Cake Pops! Looking back over the top sellers for the past three years, cupcakes (and now cake pops) do seem to rule.

Cookbooks still sell.
And by that I mean physical books, books you can touch and put on a shelf. While all books provide an experience, cookbooks seem to provide a lasting experience. There were 500 cookbooks published in 2011.

People still want and buy cookbooks.
Cookbooks are the #1 genre of books checked out from libraries. Cookbooks are the #1 genre of books stolen from libraries. Cookbooks are the only genre of book unaffected by the recession.

What about electronic cookbooks? People want cookbook apps – and they want them to be full of recipes, but they aren’t willing to pay for them. I saw some examples of fabulous cookbook/recipe apps. None of them are making money.

If you are promoting a book, readers want a personal touch. Readers still love book signings. But, even the authors with the most extensive out-reach said that book signings do not sell enough books to justify the expense.

So there you have it – the ins and outs, ups and downs, good and bad of cookbooks in 2012! What’s your take on cookbooks?


Joanne said...

For a cookbook, I'd prefer a traditional hardcover book to prop open on my kitchen counter while working from it. Statistically I'd assume they're selling better than eCookbooks? Maybe one day someone will design a kitchen gadget specifically for eCookbooks, one that is convenient to work from while cooking.

Colette Martin said...

Joanne, yes, I have probably bought more cookbooks than any other type of physical book in the last year. The only fiction I buy in hardcopy anymore is when the book is less expensive than the e-book.

Love your idea for a eCookbook device!! Saw some very cool apps, but as I mentioned, then don't sell.

Liz Fichera said...

I'm glad I'm not the only one who adores cake pops. But I can't imagine buying a cookbook written by a celebrity. Don't they all have their own private chefs?? :)

Colette Martin said...

Liz, I'm with you. I boycott celebrity cookbooks.

Carol Kilgore said...

Love cookbooks if the recipes are for tastes I enjoy, the prep time is quick and easy, and they offer something different from what I already have and/or know how to do. If I'm looking for new ideas for dinner based on what I have available without a trip to the grocer, I search online and print a recipe, which I usually then mark up.

Dave E said...

Colette, does that mean we should boycott yours? Let's hope not!

Colette Martin said...

Dave, I don't think I quite qualify as a celebrity :-)

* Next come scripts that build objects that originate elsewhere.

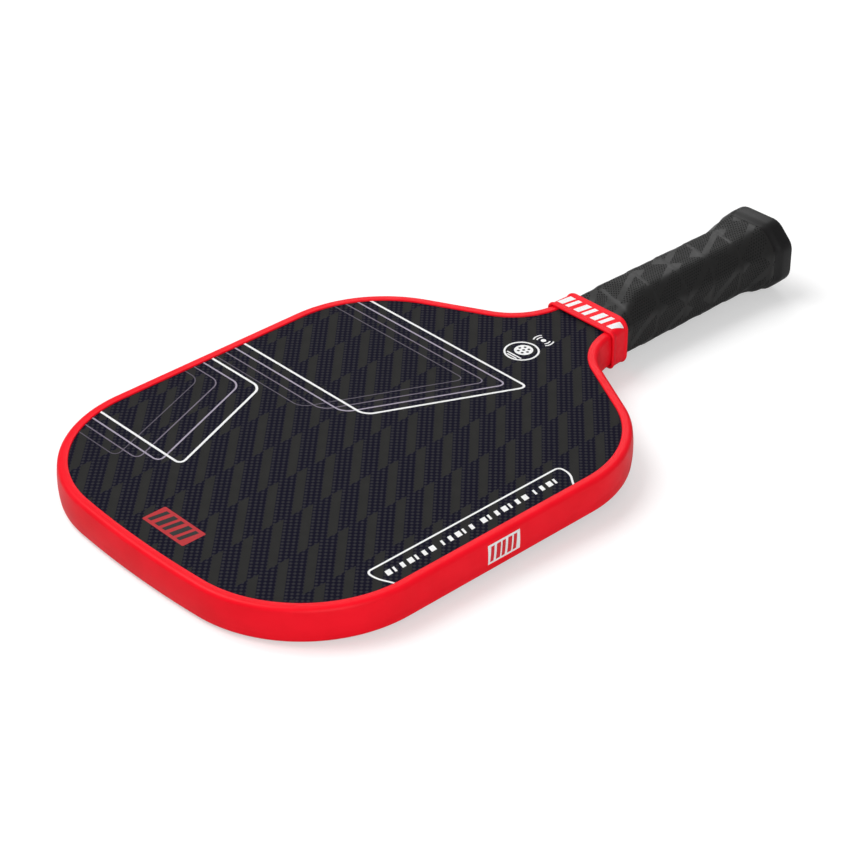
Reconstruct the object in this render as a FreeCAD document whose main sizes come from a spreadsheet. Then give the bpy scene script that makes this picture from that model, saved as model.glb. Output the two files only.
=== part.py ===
# Pickleball paddle: a honeycomb panel in a moulded edge guard, with an octagonal wrapped handle.
#
# Frame: +Y from the head to the butt, +X across the head, +Z out of the front face. The origin is the
# middle of the bounding box, at the height of its lowest point, which is the underside of the butt.
# Every body is drawn about the middle plane of the panel and lifted by its Placement.
import FreeCAD, Part
import math
import os

import Sketcher

SIZES = [
    # overall
    ("overall_length", 406.4),
    ("overall_width", 203.0),
    # outline of the head, along the outside of the edge guard
    ("bow_radius", 517.0),
    ("corner_radius", 65.9),
    ("shoulder_radius", 63.3),
    ("shoulder_length", 99.2),
    ("throat_radius", 31.0),
    ("throat_setback", 130.1),
    ("neck_width", 41.6),
    # panel
    ("core_thickness", 14.4),
    ("film_thickness", 0.2),
    ("skin_thickness", 0.6),
    ("foam_width", 6.0),
    ("cell_width", 15.0),
    ("cell_wall", 0.5),
    # edge guard
    ("guard_wall", 2.2),
    ("guard_bulge", 0.8),
    ("guard_chamfer", 1.7),
    ("lip_thickness", 0.75),
    ("lip_reach", 5.5),
    # handle, at the outside of the grip: insets from the neck, builds over the faces, steps between them
    ("grip_length", 125.7),
    ("grip_thickness", 1.6),
    ("front_inset", 2.1),
    ("front_build", 3.0),
    ("front_chamfer", 4.2),
    ("ramp_length", 20.4),
    ("grip_inset", 3.4),
    ("grip_build", 8.1),
    ("grip_chamfer", 8.4),
    ("flare_length", 16.0),
    ("flare_side", 3.0),
    ("flare_face", 2.1),
    ("flare_chamfer", 9.4),
    # butt cap
    ("skirt_length", 11.0),
    ("cap_length", 12.2),
    ("cap_floor", 6.0),
    ("cap_side", 1.4),
    ("cap_face", 1.0),
    ("cap_chamfer", 10.2),
    ("cap_swell", 5.0),
    ("cap_round", 1.2),
    ("badge_width", 20.0),
    ("badge_depth", 14.0),
    ("badge_chamfer", 4.0),
    ("badge_thickness", 1.0),
    # collar and the tape under it
    ("collar_length", 12.6),
    ("collar_overlap", 4.1),
    ("collar_wall", 0.8),
    ("collar_clearance", 0.1),
    ("guard_tuck", 4.3),
    ("throat_sag", 0.3),
    ("collar_chamfer", 2.0),
    ("rear_wall", 1.4),
    ("bead_height", 0.5),
    ("bead_width", 1.8),
    ("tape_thickness", 0.15),
    # tag under the front skin
    ("tag_width", 25.0),
    ("tag_setback", 159.7),
    ("coil_width", 21.0),
    ("coil_band", 3.0),
    ("chip_width", 3.0),
    ("tag_clearance", 0.1),
]

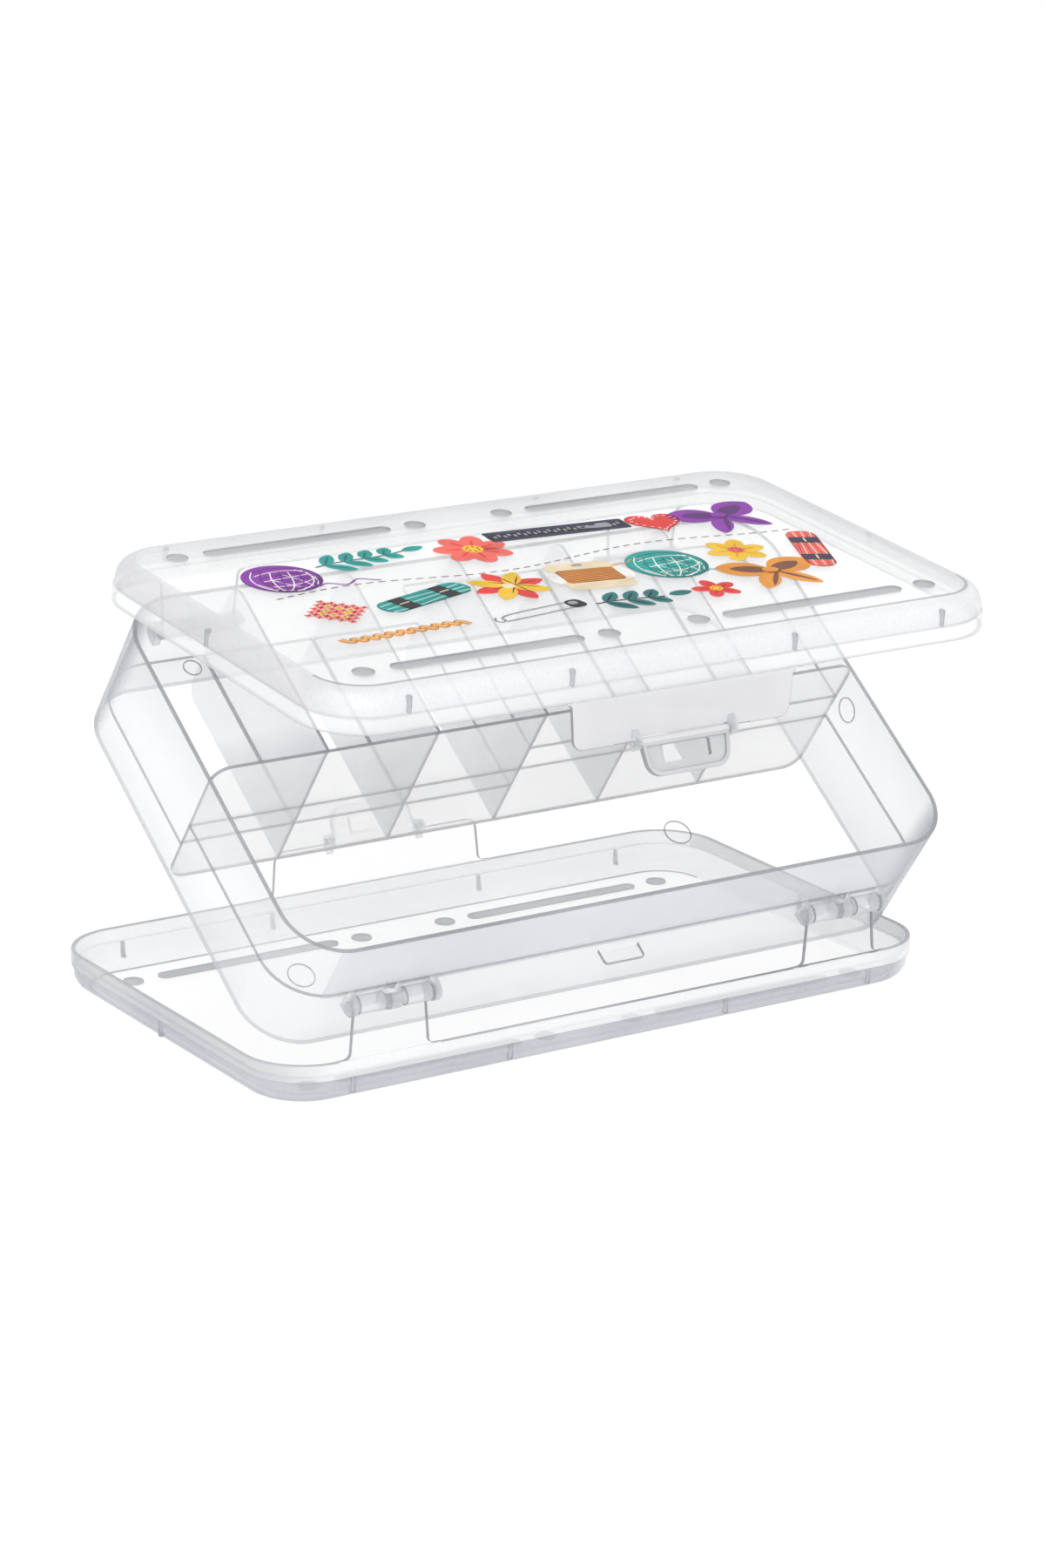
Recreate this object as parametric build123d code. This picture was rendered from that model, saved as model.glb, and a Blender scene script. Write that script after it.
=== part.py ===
from build123d import *
from math import radians, sin
import os

# Clear double-sided thread box, shown open: the bottom lid lies on the table, the tray body
# tilts up on the bottom lid's hinges, and the top lid hangs over it on the body's back hinges.
# X runs along the box, +Y is the back, +Z is up. The origin is the middle of the underside.
# Both lids are one moulding, modelled as the bottom lid: outer face at z = 0, hollow upwards,
# hinge tabs in front and latch apron at the back. The top lid is the same piece turned over.

# Lid
lid_length = 250.0
lid_width = 148.5
lid_corner_radius = 21.0
lid_height = 13.5
lid_wall = 1.4
lid_plate = 1.5
lid_edge_radius = 6.0
skirt_step = 0.8          # how far the band stands out from the skirt below it
ledge_height = 9.0        # the body's rim seats on this ledge inside the lid
ledge_thickness = 1.2
ledge_width = 1.7         # how far the inside steps outwards at the ledge
dimple_diameter = 7.0
dimple_depth = 0.7
dimple_x = (16.5, 103.5)
groove_width = 4.0
groove_depth = 0.6
groove_length = 68.0
groove_x = 60.0
groove_y = 56.2           # the dimples and grooves share this line
rib_width = 1.6
rib_depth = 3.0
rib_height = 5.2
rib_x = (41.0, 98.0)

# Latch apron and hinge tabs, which rise from the lid's rim
apron_height = 28.8
apron_base = 82.0
apron_top = 79.4
apron_corner = 3.4
apron_wall = 1.2
apron_lean = 3.0          # degrees outwards, so that the body's rim swings past inside it
flare_radius = 2.0
tab_inset = 39.8          # from the lid's end to the middle of a tab
tab_base = 28.4
tab_top = 25.6

# Hinge
hinge_out = 1.0           # the hinge line stands this far outside the lid's side
hinge_drop = 1.05         # and this far below the body's middle
pin_radius = 1.6
pin_clearance = 0.08
knuckle_radius = 3.0
knuckle_span = 26.0
centre_ear = 6.4          # the centre post at the wall
centre_waist = 4.0        # and at the pin
centre_arm = 1.2
centre_pocket = 2.2
ear_gap = 0.5
outer_ear = 2.4
ear_wall = 1.7

# Body
rim_clearance = 0.9       # between the body's rim and the lid's skirt
seat_clearance = 0.25     # between the body's rim and the lid's ledge
body_depth = 46.0
body_wall = 1.4
body_corner_radius = 19.0
partition_thickness = 1.3
divider_thickness = 1.2
divider_count = 5
divider_proud = 3.4       # the partition and dividers stand this far above and below the rims
divider_corner = 6.2
floor_thickness = 1.4
column_floor_offset = 9.3 # left columns are this much deeper at the top, right columns below

# Latch clip and catch
pivot_out = 1.2           # the clip's pivot stands this far outside the lid's side
pivot_rise = 0.4          # and this far past the apron's edge
clip_barrel_radius = 1.5
clip_span = 32.4
clip_foot = 29.6
clip_length = 11.0
clip_thickness = 1.6
clip_corner = 4.6
clip_window_start = 1.7
clip_window_end = 7.0
clip_window_width = 17.4
clip_border = 1.5
clip_border_height = 0.7
trunnion_radius = 0.9
lug_wall = 1.3
lug_width = 2.4
lug_gap = 0.3
catch_width = 15.0
catch_thickness = 1.4
catch_clearance = 0.35
catch_nose = 1.2          # how far the catch reaches through the clip

# Printed film on the top lid
film_length = 204.0
film_width = 92.0
film_corner = 8.0
film_thickness = 0.2

# Pose in which the box stands open, in degrees
body_open = 35.45
top_lid_open = 30.4
clip_open = 25.0

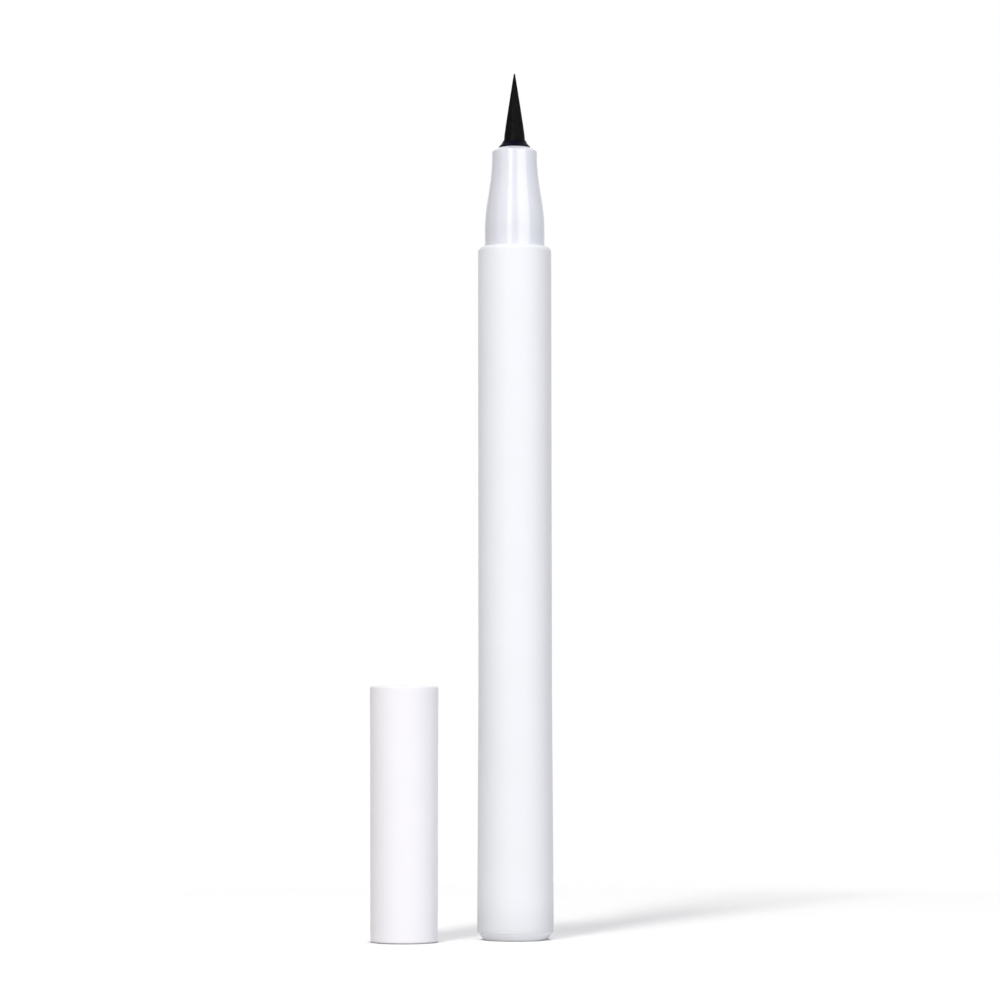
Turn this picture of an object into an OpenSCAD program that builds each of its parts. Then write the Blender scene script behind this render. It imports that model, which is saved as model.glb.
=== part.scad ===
// Liquid eyeliner pen with a brush tip, standing on its tail plug with its cap beside it.
// Millimetres, +Z up. The origin is the centre of the flat foot that the pen stands on.

/* [Barrel] */
// Length of the barrel tube, from the tail plug's foot to the shoulder
barrel_l = 97.5; // [85:0.5:110]
// Diameter of the barrel along its straight front part
barrel_d = 10.5; // [10:0.1:12]
// Wall of the barrel round the socket that takes the neck
barrel_wall = 1.13; // [0.9:0.01:1.2]
// How much the barrel's rear end is wider than its front part
barrel_flare = 0.4; // [0:0.1:1]
// Length of the rear part that widens
barrel_flare_l = 34; // [20:1:50]
// Rounding of the shoulder that the cap closes against
shoulder_round = 0.7; // [0.3:0.05:0.8]
// Depth of the socket in the barrel's front end
socket_l = 17; // [14:0.5:20]
// Ledge in the barrel that the ink collector's flange rests on
tank_ledge = 0.35; // [0.2:0.05:0.5]

/* [Tail plug] */
// Height of the foot that the pen stands on
foot_h = 1.4; // [1.3:0.1:3]
// Height of the bevel round the foot
foot_bevel_h = 1.2; // [0.4:0.1:1.3]
// How far the bevel cuts in from the side
foot_bevel_in = 0.98; // [0.3:0.01:1.2]
// Length of the spigot that closes the ink tank
spigot_l = 6; // [4:0.5:9]
// Wall of the spigot
spigot_wall = 0.8; // [0.5:0.1:1.2]

/* [Neck] */
// Length of the straight seat that holds the cap
seat_l = 4.2; // [3:0.1:5]
// Length of the cone above the seat
cone_l = 6; // [4:0.1:8]
// Diameter at the top of the cone
cone_top_d = 6.76; // [6.6:0.01:7.4]
// Length of the slight taper above the cone
taper_l = 2.1; // [1:0.1:4]
// Diameter of the nose
nose_d = 6.47; // [6.4:0.01:6.7]
// Length of the nose
nose_l = 2.15; // [1.5:0.05:4]
// Height of the bevel round the nose's end
nose_bevel_h = 0.65; // [0.3:0.05:1]
// Width of the flat land between that bevel and the brush holder
nose_land = 0.03; // [0.03:0.01:0.3]
// Wall of the neck's skirt, round the ink collector
neck_wall = 0.7; // [0.6:0.05:1]

/* [Brush] */
// Diameter of the brush where it leaves its holder
brush_d = 3.16; // [2.4:0.02:3.2]
// Length of the brush that stands out of its holder
brush_l = 9.75; // [7:0.05:13]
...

Carol, the trend towards people searching online for recipes was brought up a lot. What you describe is very common -- and the busiest time for recipe searches? around 4 pm.

Andree Santini said...

I haven't bought a cookbook in years, but my hunger and the mouth-watering pictures recently sold me a cheesecake magazine. With time I'll clip and file the best along with other favorites I've found online, in books, or magazines. I like a paper version to make notes since I often substitute ingredients due to allergies.

Come At Me Bro said...

This is great!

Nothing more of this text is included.